We had all kinds of frivolity on the snow-covered Gillette gridiron. Ready for this? Moss threw a downfield block - yup, he left his feet and everything - that gave Sammy Morris 15 additional yards on a 42-yard first period pass reception. Jack-of-all-trades offensive lineman Russ Hochstein, who has been spotted on occasion lining up as a tight end, made his regular-season debut as a 300-pound fullback.

And newly minted Pro Bowler Wes Welker, who, in addition to catching seven passes for 68 yards and a TD and returning five punts for 56 yards (perhaps 20 of them available to an average player), unveiled a heretofore unseen party animal side to his personality as he flopped on his back and did the snow angel thing after scoring that TD.

And what did Lonie Paxton think of that?

"Never saw it," Paxton said. "Didn't know about it until you just told me."

Welker's unprecedented act of self-indulgence drew a 15-yard unsportsmanlike penalty, but no harm came of it.

Of course, you know the party line, now and forever: "We don't worry about things we can't control." Or derivatives thereof.

Sample: "I think they showed the [Miami] score a little bit throughout the game," Cassel said, "but we were concentrated on taking care of our end of it.
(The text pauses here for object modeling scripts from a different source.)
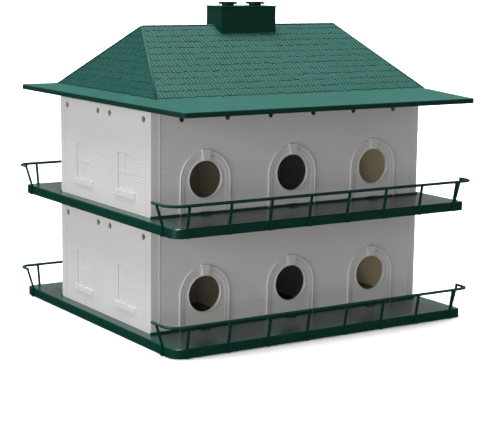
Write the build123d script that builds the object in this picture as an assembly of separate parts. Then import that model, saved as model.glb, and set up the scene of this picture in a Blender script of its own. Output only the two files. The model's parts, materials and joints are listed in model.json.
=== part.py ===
from build123d import *
import os

# Purple martin house of moulded plastic: two storeys of six rooms under a
# hip roof. Millimetres, +Z up, front towards -Y, origin at the middle of
# the bottom, where the lowest porch floor stands.

# Rooms and storeys
room_pitch = 152.4
rooms_along = 3
corner_margin = 13.4
house_depth = 292.6
storey_pitch = 170.0
top_wall_height = 160.0
wall_thickness = 2.4
partition_thickness = 2.0
slot_clearance = 0.3

# Wall relief
corner_board_width = 15.0
corner_board_relief = 0.8
window_width = 46.0
window_height = 56.0
window_bottom = 29.0
window_offset = 68.0
window_frame_width = 4.5
window_frame_relief = 0.7
window_recess = 0.9
sill_height = 8.0
sill_relief = 2.2
sill_overhang = 4.0

# Entrances
entrance_height = 50.6
entrance_radius = 27.4
inner_band_radius = 36.8
inner_band_relief = 1.3
outer_band_radius = 42.8
outer_band_relief = 2.4
keystone_top_width = 15.8
keystone_bottom_width = 11.6
keystone_foot = 25.6
keystone_rise = 17.0
keystone_relief = 3.4

# Vents near the top of each wall
vent_radius = 4.8
vent_sides = 10
vent_drop = 20.2
front_vent_offset = 38.5
side_vent_inner = 18.8
side_vent_outer = 123.4

# Porch floors
porch_reach = 96.2
side_reach = 16.5
floor_thickness = 2.5
rim_height = 14.0
rim_thickness = 2.5
rim_round_corner = 18.0
rim_tight_corner = 4.0
rim_edge_bevel = 1.2
catch_width = 14.0
catch_depth = 6.5
catch_height = 4.0
catch_bevel = 2.6
catch_gap = 0.6
pole_hole_spacing = 76.2
pole_hole_radius = 3.4

# Railings
rail_radius = 2.3
rail_height = 32.5
rail_sides = 8
rail_lean_front = 6.0
rail_lean_side = 10.0
rail_round_corner = 22.0
rail_tight_corner = 12.0
rail_overhang = 12.0
post_width = 3.2
post_depth = 3.0
post_pitch = 68.0
posts_along = 8
long_setback = 33.5
short_setback = 20.5
foot_clearance = 0.2
foot_depth = 8.0
socket_wall = 0.9

# Roof
ceiling_thickness = 2.5
roof_thickness = 2.6
eave_reach_front = 117.0
eave_reach_end = 14.5
eave_hang = 8.1
eave_edge = 6.8
eave_corner_radius = 6.0
skirt_rise = 9.4
hip_base_reach_front = 13.0
hip_base_inset_end = 2.1
hip_rise = 95.0
ridge_length = 354.4
seat_width = 8.0

# Chimney
chimney_length = 100.2
chimney_depth = 44.0
chimney_rise = 27.9
chimney_wall = 2.4
lid_thickness = 1.8
lid_overhang = 1.2
flue_pitch = 50.0
flue_neck_size = 14.0
flue_neck_height = 2.4
flue_cap_size = 22.0
flue_cap_height = 3.6
flue_cap_bevel = 1.5

# Sizes that follow
house_length = rooms_along * room_pitch + 2 * corner_margin
half_length = house_length / 2
half_depth = house_depth / 2
lower_floor = rim_height
upper_floor = lower_floor + storey_pitch
wall_height = storey_pitch - floor_thickness
wall_top = upper_floor + top_wall_height
vent_height = top_wall_height - vent_drop
bore_length = 2 * (wall_thickness + keystone_relief)
inner_half_length = half_length - corner_board_relief - wall_thickness
inner_half_depth = half_depth - corner_board_relief - wall_thickness
porch_half_length = half_length + side_reach
porch_half_depth = half_depth + porch_reach
eave_half_length = half_length + eave_reach_end
eave_half_depth = half_depth + eave_reach_front
hip_half_length = half_length - hip_base_inset_end
hip_half_depth = half_depth + hip_base_reach_front
roof_seat = wall_top + ceiling_thickness
eave_height = roof_seat - eave_hang
hip_base_height = eave_height + eave_edge + skirt_rise
ridge_height = hip_base_height + hip_rise
chimney_top = ridge_height + chimney_rise
rail_front = porch_half_depth + rail_lean_front
rail_side = porch_half_length + rail_lean_side
room_centres = [(i - (rooms_along - 1) / 2) * room_pitch for i in range(rooms_along)]
post_places = [(i - (posts_along - 1) / 2) * post_pitch for i in range(posts_along)]


def block(low, high):
    size = [b - a for a, b in zip(low, high)]
    middle = [(a + b) / 2 for a, b in zip(low, high)]
    return Pos(*middle) * Box(*size)


def turned(shape):
    return Rot(0, 0, 180) * shape


def arch_outline(radius, height):
    jambs = Pos(0, height / 2) * Rectangle(2 * radius, height)
    return jambs + Pos(0, height) * Circle(radius)


# A front wall is drawn with its inner face at Y = 0 and its outside towards -Y.
def door_surround():
    outline = arch_outline(outer_band_radius, entrance_height)
    surround = extrude(Plane.XZ * outline, wall_thickness + outer_band_relief)
    panel = Plane.XZ * arch_outline(inner_band_radius, entrance_height)
    level = Pos(0, -wall_thickness - inner_band_relief, 0)
    surround -= level * extrude(panel, outer_band_relief)
    return surround + keystone()


def keystone():
    foot = entrance_height + keystone_foot
    top = entrance_height + entrance_radius + keystone_rise
    half_top = keystone_top_width / 2
    half_foot = keystone_bottom_width / 2
    outline = Polygon(
        (-half_foot, foot), (half_foot, foot), (half_top, top), (-half_top, top), align=None
    )
    return extrude(Plane.XZ * outline, wall_thickness + keystone_relief)


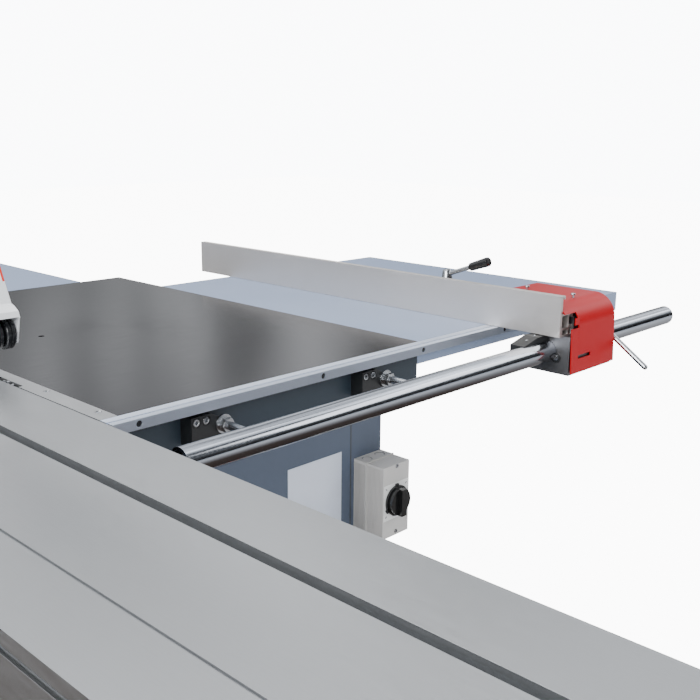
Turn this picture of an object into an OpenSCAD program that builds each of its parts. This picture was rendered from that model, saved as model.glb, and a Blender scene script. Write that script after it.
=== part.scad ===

Then we've got to continue to put together wins from outside and let the chips fall where they may."

Or this from Morris: "We just focus on today's game, and let the rest take care of itself."

And, of course, there is always the unflappable Coach Bill: "We have to get back at it and get back into the division against Buffalo next week. Whatever else happens, happens. We just have to do what we can do, which is go out there and play well against Buffalo next week."

It is a playoff-worthy team but it may not be in the playoffs. And it will ultimately depend on the kindness of strangers.